Отдельная благодарность Татьяне Долженко, без которой работа над книгой была бы невозможна.
Книга посвящается моей матери Светлане Михайловне Кочарян, Республике Саха (Якутия), Республике Армении, моей родине – Таттинскому улусу
Якутское кино. Путь самоопределения
Владимир Кочарян, редактор-составитель сборника
Кинематограф – это механизм, машина, состоящая из визуальных образов, звуков, драматургических решений и слепков с документальной реальности. Этот механизм может существовать опираясь на разные принципы – иногда это реакция на окружающую реальность, иногда переосмысление исторической памяти, а иногда, конечно, эскапизм.

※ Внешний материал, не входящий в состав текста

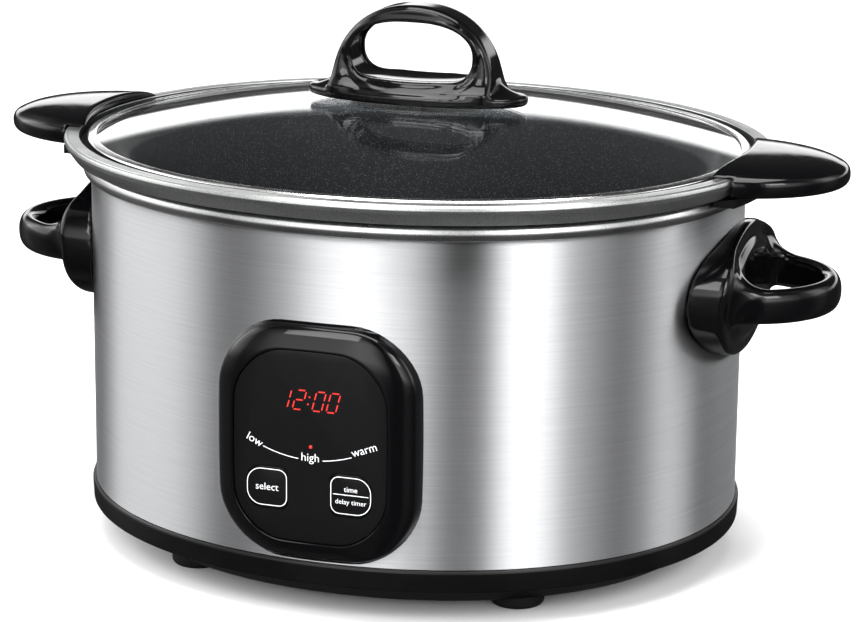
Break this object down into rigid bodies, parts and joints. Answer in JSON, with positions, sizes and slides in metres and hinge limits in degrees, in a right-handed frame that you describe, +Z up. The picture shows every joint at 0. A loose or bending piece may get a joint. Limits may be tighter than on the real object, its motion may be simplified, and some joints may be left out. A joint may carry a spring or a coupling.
{
  "type": "slow cooker",
  "caption": "Oval slow cooker: steel housing with a digital control panel and side handles, lift-out non-stick pot with handles, and a domed glass lid with an arched knob.",
  "frame": {"origin": "on the table, under the centre of the oval, at the bottom of the feet", "axes": "+X along the oval, to the right of someone facing the control panel; -Y out of the control panel; +Z up, the way the lid and the pot lift off"},
  "size_m": [0.429, 0.31, 0.267],
  "materials": {
    "brushed_steel": "horizontally brushed stainless steel sheet, satin",
    "spun_steel": "fine-turned stainless steel, semi-bright",
    "galvanised": "zinc-coated steel sheet, dull",
    "gloss_black": "polished black phenolic moulding",
    "satin_black": "black polypropylene with a fine satin texture",
    "window_black": "smoked black acrylic with printed marks",
    "rubber": "black moulded rubber, matt",
    "nonstick": "cast aluminium with a charcoal speckled non-stick coating",
    "glass": "clear tempered soda-lime glass",
    "board": "green solder-masked circuit board",
    "red_lens": "red diffusing epoxy, lit",
    "white_wool": "off-white glass fibre",
    "grey_plastic": "grey engineering plastic",
    "silicone": "translucent grey silicone"
  },
  "bodies": {
    "base": {"base_cover": "satin_black", "base_screw_front_left": "galvanised", "base_screw_front_right": "galvanised", "base_screw_rear_left": "galvanised", "base_screw_rear_right": "galvanised", "base_shell": "satin_black", "control_bezel": "gloss_black", "control_board": "board", "control_window": "window_black", "cord_gland": "satin_black", "display_module": "red_lens", "foot_front_left": "rubber", "foot_front_right": "rubber", "foot_rear_left": "rubber", "foot_rear_right": "rubber", "heater_band": "galvanised", "heater_lead_front": "white_wool", "heater_lead_rear": "white_wool", "heating_well": "galvanised", "housing_rim": "spun_steel", "housing_wrap": "brushed_steel", "insulation_band": "white_wool", "led_high": "red_lens", "led_low": "red_lens", "led_warm": "red_lens", "pot_sensor": "galvanised", "power_board": "board", "power_relay": "satin_black", "side_handle_left": "gloss_black", "side_handle_right": "gloss_black", "side_screw_left_front": "galvanised", "side_screw_left_rear": "galvanised", "side_screw_right_front": "galvanised", "side_screw_right_rear": "galvanised", "switch_select": "grey_plastic", "switch_timer": "grey_plastic", "terminal_block": "grey_plastic", "thermal_fuse": "white_wool", "transformer": "grey_plastic"},
    "select_button": {"select_button": "window_black"},
    "timer_button": {"timer_button": "window_black"},
    "pot": {"pot": "nonstick", "pot_clip_left": "satin_black", "pot_clip_right": "satin_black", "pot_handle_left": "gloss_black", "pot_handle_right": "gloss_black", "pot_screw_left_front": "galvanised", "pot_screw_left_rear": "galvanised", "pot_screw_right_front": "galvanised", "pot_screw_right_rear": "galvanised"},
    "lid": {"knob_gasket": "silicone", "knob_screw": "galvanised", "knob_washer": "spun_steel", "lid_band": "spun_steel", "lid_glass": "glass", "lid_knob": "gloss_black"}
  },
  "joints": [
    {"name": "pot_lift", "type": "slide", "parent": "base", "child": "pot", "axis": [0, 0, 1], "range_m": [0, 0.2]},
    {"name": "lid_lift", "type": "slide", "parent": "pot", "child": "lid", "axis": [0, 0, 1], "range_m": [0, 0.15]},
    {"name": "select_press", "type": "slide", "parent": "base", "child": "select_button", "axis": [0, 1, 0], "range_m": [0, 0.0008], "stiffness_N_per_m": 2500},
    {"name": "timer_press", "type": "slide", "parent": "base", "child": "timer_button", "axis": [0, 1, 0], "range_m": [0, 0.0008], "stiffness_N_per_m": 2500}
  ]
}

Историю российского кинематографа можно условно поделить на три периода: дореволюционный, советский и современный. Внутри этих временных промежутков есть множество своих больших или маленьких периодов, но в целом это история большой страны, которая описывала свою реальность, а в некоторые периоды даже формировала ее с помощью кино. Если рассматривать логику развития кино как механизма влияния, окажется, что влияние это не ограничивалось набором стандартных моральных норм или социальных запретов; особенно в сталинский период кинематограф стал инструментом формирования идентичности советского народа. Кому-то может показаться странным, что коммунистический (советский) кинематограф оказался, по сути, колониальным и империалистическим, но одно другому никогда не мешало. Задачей кино была массированная пропаганда и перепрошивка культурной матрицы всех национальных идентичностей, входящих в состав СССР. Выходя за рамки работы с «основной» советской нацией, с русскими, отдельная работа по «просвещению» шла в рамках «национальных» кинематографий. Конечно, каждый случай уникален и заслуживает отдельного изучения, к тому же в какие-то исторические периоды разным территориям удавалось сохранять часть своей автономности. Центральная Азия, Кавказ, балтийские страны и другие регионы, несмотря на централизованный подход СССР и наличие институциональных механизмов цензуры, все-таки отличались друг от друга разным уровнем автономности, тематическими и стилистическими подходами, а самое главное, что, несмотря на давление советской идеологии, каждой из этих кинематографий удавалось быть субъектом по отношению к своей культурной и национальной идентичности. В этом контексте становится интересным опыт народов, которых лишили «привилегии» иметь свою национальную киностудию.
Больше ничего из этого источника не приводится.